### WHAT THE TASK REQUIRES
Up to and including the line containing "# shell screws, one head set on four points", please reproduce the lines of the listing below, starting from the top.

### AVAILABLE DATA
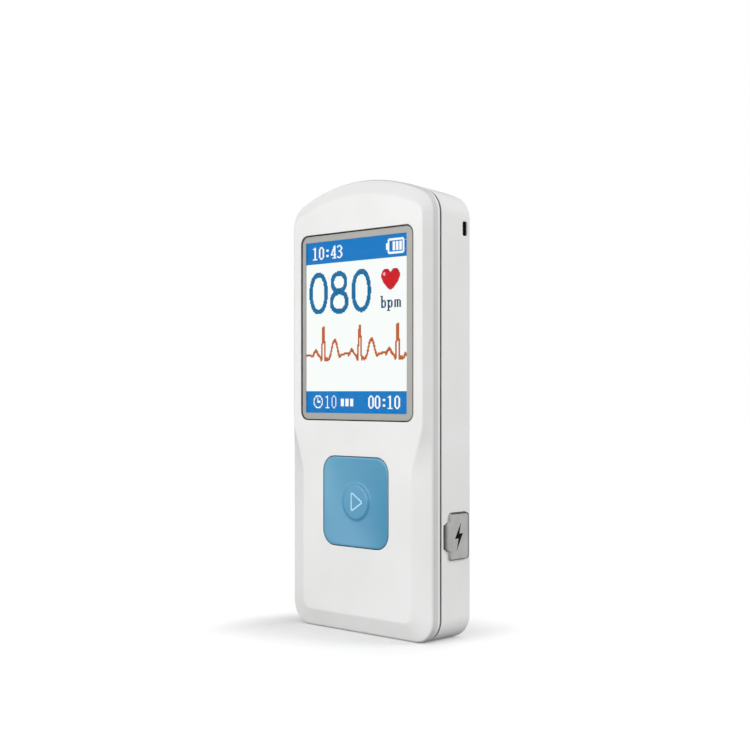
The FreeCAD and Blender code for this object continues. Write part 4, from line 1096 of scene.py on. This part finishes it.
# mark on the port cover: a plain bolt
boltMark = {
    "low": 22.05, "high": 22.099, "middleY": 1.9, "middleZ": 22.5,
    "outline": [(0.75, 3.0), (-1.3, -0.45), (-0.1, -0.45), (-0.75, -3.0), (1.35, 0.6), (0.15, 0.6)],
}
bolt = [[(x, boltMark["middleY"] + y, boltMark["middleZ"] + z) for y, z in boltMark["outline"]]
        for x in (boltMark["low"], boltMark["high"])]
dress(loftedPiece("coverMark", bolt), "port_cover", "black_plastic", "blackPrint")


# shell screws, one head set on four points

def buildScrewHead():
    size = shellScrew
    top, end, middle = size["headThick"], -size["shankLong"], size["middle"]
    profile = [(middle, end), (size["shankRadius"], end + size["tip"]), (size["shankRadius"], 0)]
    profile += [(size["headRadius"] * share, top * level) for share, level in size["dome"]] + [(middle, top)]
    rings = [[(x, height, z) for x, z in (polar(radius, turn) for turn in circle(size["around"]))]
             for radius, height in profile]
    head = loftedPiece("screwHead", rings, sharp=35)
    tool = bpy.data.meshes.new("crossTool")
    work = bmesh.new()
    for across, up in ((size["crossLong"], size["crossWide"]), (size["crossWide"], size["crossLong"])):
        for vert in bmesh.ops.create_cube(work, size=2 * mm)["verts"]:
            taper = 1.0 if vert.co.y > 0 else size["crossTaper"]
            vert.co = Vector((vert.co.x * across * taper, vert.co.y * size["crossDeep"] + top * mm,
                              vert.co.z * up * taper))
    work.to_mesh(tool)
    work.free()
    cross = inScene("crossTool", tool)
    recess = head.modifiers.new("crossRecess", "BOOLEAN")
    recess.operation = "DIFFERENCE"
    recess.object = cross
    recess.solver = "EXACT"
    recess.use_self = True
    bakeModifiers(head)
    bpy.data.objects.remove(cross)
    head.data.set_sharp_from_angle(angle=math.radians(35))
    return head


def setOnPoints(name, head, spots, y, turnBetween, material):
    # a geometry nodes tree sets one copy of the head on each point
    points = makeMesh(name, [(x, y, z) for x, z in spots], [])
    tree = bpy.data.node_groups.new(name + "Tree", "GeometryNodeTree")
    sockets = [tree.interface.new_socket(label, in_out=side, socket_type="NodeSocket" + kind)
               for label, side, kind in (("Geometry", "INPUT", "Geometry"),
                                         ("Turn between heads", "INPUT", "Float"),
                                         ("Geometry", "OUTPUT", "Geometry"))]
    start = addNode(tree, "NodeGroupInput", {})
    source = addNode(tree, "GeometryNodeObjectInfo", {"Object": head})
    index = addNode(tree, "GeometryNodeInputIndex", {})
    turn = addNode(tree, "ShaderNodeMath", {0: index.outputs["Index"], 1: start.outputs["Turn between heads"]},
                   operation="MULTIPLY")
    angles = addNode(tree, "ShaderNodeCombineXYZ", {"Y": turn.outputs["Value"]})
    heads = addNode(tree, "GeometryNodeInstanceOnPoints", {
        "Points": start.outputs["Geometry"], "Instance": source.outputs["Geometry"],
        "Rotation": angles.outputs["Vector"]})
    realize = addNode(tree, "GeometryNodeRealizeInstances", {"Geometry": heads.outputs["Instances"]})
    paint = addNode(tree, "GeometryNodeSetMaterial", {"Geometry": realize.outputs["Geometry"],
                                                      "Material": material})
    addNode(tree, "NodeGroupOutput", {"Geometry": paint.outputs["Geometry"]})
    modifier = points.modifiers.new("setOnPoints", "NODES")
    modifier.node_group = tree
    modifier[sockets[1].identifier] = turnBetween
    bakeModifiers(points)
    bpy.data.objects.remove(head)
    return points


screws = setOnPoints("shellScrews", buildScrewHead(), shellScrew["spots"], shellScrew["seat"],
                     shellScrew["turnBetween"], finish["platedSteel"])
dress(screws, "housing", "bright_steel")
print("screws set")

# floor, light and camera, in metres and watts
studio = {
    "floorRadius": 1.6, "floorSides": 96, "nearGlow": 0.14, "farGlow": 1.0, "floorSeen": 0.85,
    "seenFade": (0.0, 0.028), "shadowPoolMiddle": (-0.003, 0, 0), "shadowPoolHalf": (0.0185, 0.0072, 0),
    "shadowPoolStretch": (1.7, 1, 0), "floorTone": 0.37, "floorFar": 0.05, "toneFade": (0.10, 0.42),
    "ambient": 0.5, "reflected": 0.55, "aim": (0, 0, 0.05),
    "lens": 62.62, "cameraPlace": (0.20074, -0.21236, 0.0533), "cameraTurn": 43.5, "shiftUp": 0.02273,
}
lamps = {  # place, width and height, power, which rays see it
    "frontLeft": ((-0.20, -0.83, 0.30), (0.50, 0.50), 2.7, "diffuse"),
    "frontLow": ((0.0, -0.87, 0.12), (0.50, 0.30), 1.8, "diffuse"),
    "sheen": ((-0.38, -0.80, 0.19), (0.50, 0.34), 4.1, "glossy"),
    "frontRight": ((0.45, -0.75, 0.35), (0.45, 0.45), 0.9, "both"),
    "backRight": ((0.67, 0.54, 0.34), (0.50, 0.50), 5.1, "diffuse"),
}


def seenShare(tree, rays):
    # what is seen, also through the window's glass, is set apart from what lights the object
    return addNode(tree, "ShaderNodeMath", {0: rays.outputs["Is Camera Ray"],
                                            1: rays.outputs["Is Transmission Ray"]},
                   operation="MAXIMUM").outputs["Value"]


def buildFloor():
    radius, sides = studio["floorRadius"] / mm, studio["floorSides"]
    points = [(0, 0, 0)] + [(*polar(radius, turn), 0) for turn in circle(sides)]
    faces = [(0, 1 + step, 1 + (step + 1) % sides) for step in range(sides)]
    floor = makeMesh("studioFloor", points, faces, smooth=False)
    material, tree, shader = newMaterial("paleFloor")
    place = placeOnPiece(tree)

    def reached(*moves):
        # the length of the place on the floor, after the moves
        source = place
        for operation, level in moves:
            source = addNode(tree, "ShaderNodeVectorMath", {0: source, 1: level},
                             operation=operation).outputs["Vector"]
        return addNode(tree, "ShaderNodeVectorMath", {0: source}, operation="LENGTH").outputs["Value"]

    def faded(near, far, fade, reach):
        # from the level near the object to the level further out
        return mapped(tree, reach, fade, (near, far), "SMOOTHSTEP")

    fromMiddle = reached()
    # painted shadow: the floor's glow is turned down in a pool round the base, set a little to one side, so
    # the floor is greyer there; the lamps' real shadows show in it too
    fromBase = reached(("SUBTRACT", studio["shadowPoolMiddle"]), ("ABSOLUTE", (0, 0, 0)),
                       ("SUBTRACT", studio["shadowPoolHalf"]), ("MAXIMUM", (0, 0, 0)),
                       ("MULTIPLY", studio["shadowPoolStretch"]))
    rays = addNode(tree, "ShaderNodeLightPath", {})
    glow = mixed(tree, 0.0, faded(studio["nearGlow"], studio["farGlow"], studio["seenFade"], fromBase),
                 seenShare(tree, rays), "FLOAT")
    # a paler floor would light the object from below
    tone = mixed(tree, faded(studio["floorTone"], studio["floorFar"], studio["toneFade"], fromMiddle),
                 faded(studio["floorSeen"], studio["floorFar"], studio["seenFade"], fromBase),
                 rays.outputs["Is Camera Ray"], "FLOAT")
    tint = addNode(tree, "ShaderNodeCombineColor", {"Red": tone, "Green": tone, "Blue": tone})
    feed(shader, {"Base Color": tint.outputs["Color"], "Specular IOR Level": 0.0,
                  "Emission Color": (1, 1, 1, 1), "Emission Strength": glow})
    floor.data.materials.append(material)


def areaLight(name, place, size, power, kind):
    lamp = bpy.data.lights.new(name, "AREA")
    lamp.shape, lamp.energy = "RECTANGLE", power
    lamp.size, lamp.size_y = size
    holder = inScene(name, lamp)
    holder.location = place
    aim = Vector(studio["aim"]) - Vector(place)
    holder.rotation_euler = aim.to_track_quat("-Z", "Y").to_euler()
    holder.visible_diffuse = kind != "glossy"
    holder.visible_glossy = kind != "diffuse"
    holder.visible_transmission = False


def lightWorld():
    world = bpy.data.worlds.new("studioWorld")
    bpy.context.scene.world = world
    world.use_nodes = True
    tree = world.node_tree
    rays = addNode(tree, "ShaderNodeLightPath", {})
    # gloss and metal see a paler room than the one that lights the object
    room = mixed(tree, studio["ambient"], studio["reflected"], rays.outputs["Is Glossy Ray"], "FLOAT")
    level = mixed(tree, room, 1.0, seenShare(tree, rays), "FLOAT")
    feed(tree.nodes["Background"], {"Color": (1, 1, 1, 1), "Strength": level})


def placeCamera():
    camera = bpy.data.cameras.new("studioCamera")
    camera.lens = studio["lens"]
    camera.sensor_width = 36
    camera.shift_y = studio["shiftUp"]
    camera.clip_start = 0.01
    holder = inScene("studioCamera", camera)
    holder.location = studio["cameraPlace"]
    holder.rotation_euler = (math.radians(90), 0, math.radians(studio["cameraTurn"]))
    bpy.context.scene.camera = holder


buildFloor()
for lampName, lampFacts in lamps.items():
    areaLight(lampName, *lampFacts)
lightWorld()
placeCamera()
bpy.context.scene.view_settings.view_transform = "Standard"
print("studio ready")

### EXERCISE RESPONSE
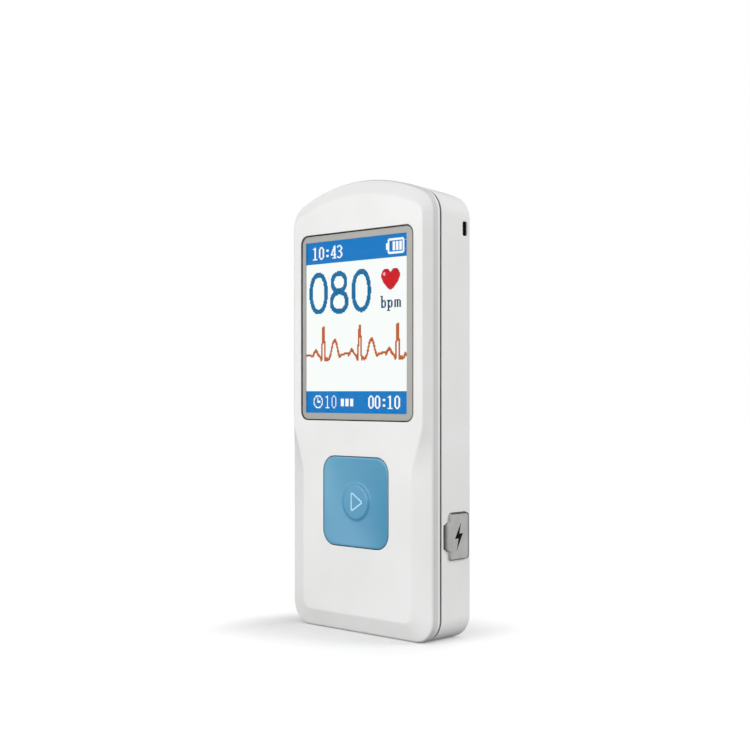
The FreeCAD and Blender code for this object continues. Write part 4, from line 1096 of scene.py on. This part finishes it.
# mark on the port cover: a plain bolt
boltMark = {
    "low": 22.05, "high": 22.099, "middleY": 1.9, "middleZ": 22.5,
    "outline": [(0.75, 3.0), (-1.3, -0.45), (-0.1, -0.45), (-0.75, -3.0), (1.35, 0.6), (0.15, 0.6)],
}
bolt = [[(x, boltMark["middleY"] + y, boltMark["middleZ"] + z) for y, z in boltMark["outline"]]
        for x in (boltMark["low"], boltMark["high"])]
dress(loftedPiece("coverMark", bolt), "port_cover", "black_plastic", "blackPrint")


# shell screws, one head set on four points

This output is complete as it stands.